Real world examples have shown that the misuse of algorithms in healthcare could perpetuate human prejudices or inadvertently cause harm when the machines are trained on biased datasets.
“Many believe ML will revolutionise healthcare because machines make choices more objectively than humans. But without proper oversight, ML models may do more harm than good,” said Associate Professor Nan Liu, senior author of the comment, from the Centre for Quantitative Medicine and Health Services & Systems Research Programme at Duke-NUS Medical School, Singapore.
“If, through ML, we uncover patterns that we otherwise would not see – like in radiology and pathology images – we should be able to explain how the algorithms got there, to allow for checks and balances.”
Together with a group of scientists from the UK and Singapore, the researchers highlight that although guidelines have been formulated to regulate the use of ML in clinical research, these guidelines are only applicable once a decision to use ML has been made and do not ask whether or when its use is appropriate in the first place.
For example, companies have successfully trained ML algorithms to recognise faces and road objects using billions of images and videos. But when it comes to their use in healthcare settings, they are often trained on data in the tens, hundreds or thousands. “This underscores the relative poverty of big data in healthcare and the importance of working towards achieving sample sizes that have been attained in other industries, as well as the importance of a concerted, international big data sharing effort for health data,” the researchers write.
Another issue is that most ML and deep learning algorithms (that do not receive explicit instructions regarding the outcome) are often still regarded as a ‘black box’. For example, at the start of the COVID-19 pandemic, scientists published an algorithm that could predict coronavirus infections from lung photos. Afterwards, it turned out that the algorithm had drawn conclusions based on the imprint of the letter ‘R’ (for ‘Right Lung’) in the photos, which was always found in a slightly different spot on the scans.
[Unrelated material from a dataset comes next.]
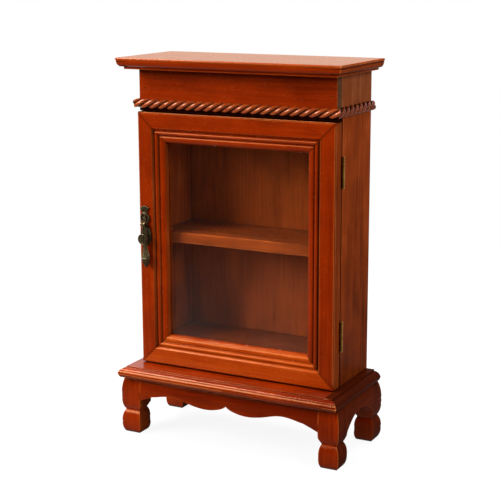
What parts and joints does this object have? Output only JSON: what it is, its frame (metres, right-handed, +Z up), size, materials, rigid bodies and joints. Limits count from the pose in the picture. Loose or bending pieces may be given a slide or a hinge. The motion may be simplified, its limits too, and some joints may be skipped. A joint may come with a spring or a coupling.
{
  "type": "thimble display case",
  "caption": "Small glazed display cabinet with a hinged mitred door, a shelf, rope moulding, drop pull and shaped bracket feet.",
  "frame": {"origin": "on the floor, under the centre of the whole piece's width and depth", "axes": "+X to the right of a viewer facing the door, -Y out of the door, +Z up"},
  "size_m": [0.2266, 0.1068, 0.3573],
  "materials": {
    "lacquered_wood": "gloss lacquer",
    "back_board": "satin lacquer",
    "door_glass": "clear",
    "hinge_brass": "polished",
    "antique_brass": "dark antique",
    "steel": "plain",
    "dowel_wood": "raw"
  },
  "bodies": {
    "case": {"apron_front": "lacquered_wood", "apron_left": "lacquered_wood", "apron_right": "lacquered_wood", "back_panel": "back_board", "back_panel_pins": "steel", "base_back_rail": "lacquered_wood", "bottom_board": "lacquered_wood", "bottom_rail": "lacquered_wood", "case_dowels": "dowel_wood", "catch_magnet": "steel", "ceiling_board": "lacquered_wood", "frieze_board": "lacquered_wood", "frieze_brads": "steel", "hinge_case_screws": "hinge_brass", "hinge_lower_case_leaf": "hinge_brass", "hinge_lower_pin": "hinge_brass", "hinge_upper_case_leaf": "hinge_brass", "hinge_upper_pin": "hinge_brass", "leg_dowels": "dowel_wood", "leg_front_left": "lacquered_wood", "leg_front_right": "lacquered_wood", "leg_rear_left": "lacquered_wood", "leg_rear_right": "lacquered_wood", "plinth_board": "lacquered_wood", "rope_moulding_front": "lacquered_wood", "rope_moulding_left": "lacquered_wood", "rope_moulding_right": "lacquered_wood", "shelf": "lacquered_wood", "shelf_brads": "steel", "side_panel_left": "lacquered_wood", "side_panel_right": "lacquered_wood", "top_board": "lacquered_wood"},
    "door": {"door_stile_left": "lacquered_wood", "door_stile_right": "lacquered_wood", "door_rail_top": "lacquered_wood", "door_rail_bottom": "lacquered_wood", "door_glass": "door_glass", "glass_retainer_left": "lacquered_wood", "glass_retainer_right": "lacquered_wood", "glass_retainer_top": "lacquered_wood", "glass_retainer_bottom": "lacquered_wood", "hinge_upper_door_leaf": "hinge_brass", "hinge_lower_door_leaf": "hinge_brass", "hinge_door_screws": "hinge_brass", "pull_backplate": "antique_brass", "pull_pivot_pin": "antique_brass", "pull_nails": "antique_brass", "catch_strike": "steel"},
    "pull": {"pull_drop": "antique_brass"}
  },
  "joints": [
    {"name": "door_hinge", "type": "hinge", "parent": "case", "child": "door", "pos_m": [0.1016, -0.01685, 0.1875], "axis": [0, 0, 1], "range_deg": [0, 180]},
    {"name": "pull_swing", "type": "hinge", "parent": "door", "child": "pull", "pos_m": [-0.09297, -0.03485, 0.20306], "axis": [-0.9981, 0, -0.061], "range_deg": [0, 85]}
  ]
}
“We have to get rid of the idea that ML can discover patterns in data that we cannot understand,” said Dr Volovici about the incident. “ML can very well discover patterns that we cannot see directly, but then you have to be able to explain how you came to that conclusion. In order to do that, the algorithm has to be able to show what steps it took, and that requires innovation.”
The researchers advise that ML algorithms should be evaluated against traditional statistical approaches (when applicable) before they are used in clinical research. And when deemed appropriate, they should complement clinician decision-making, rather than replace it. “ML researchers should recognise the limits of their algorithms and models in order to prevent their overuse and misuse, which could otherwise sow distrust and cause patient harm,” the researchers write.
The team is working on organising an international effort to provide guidance on the use of ML and traditional statistics, and also to set up a large database of anonymised clinical data that can harness the power of ML algorithms.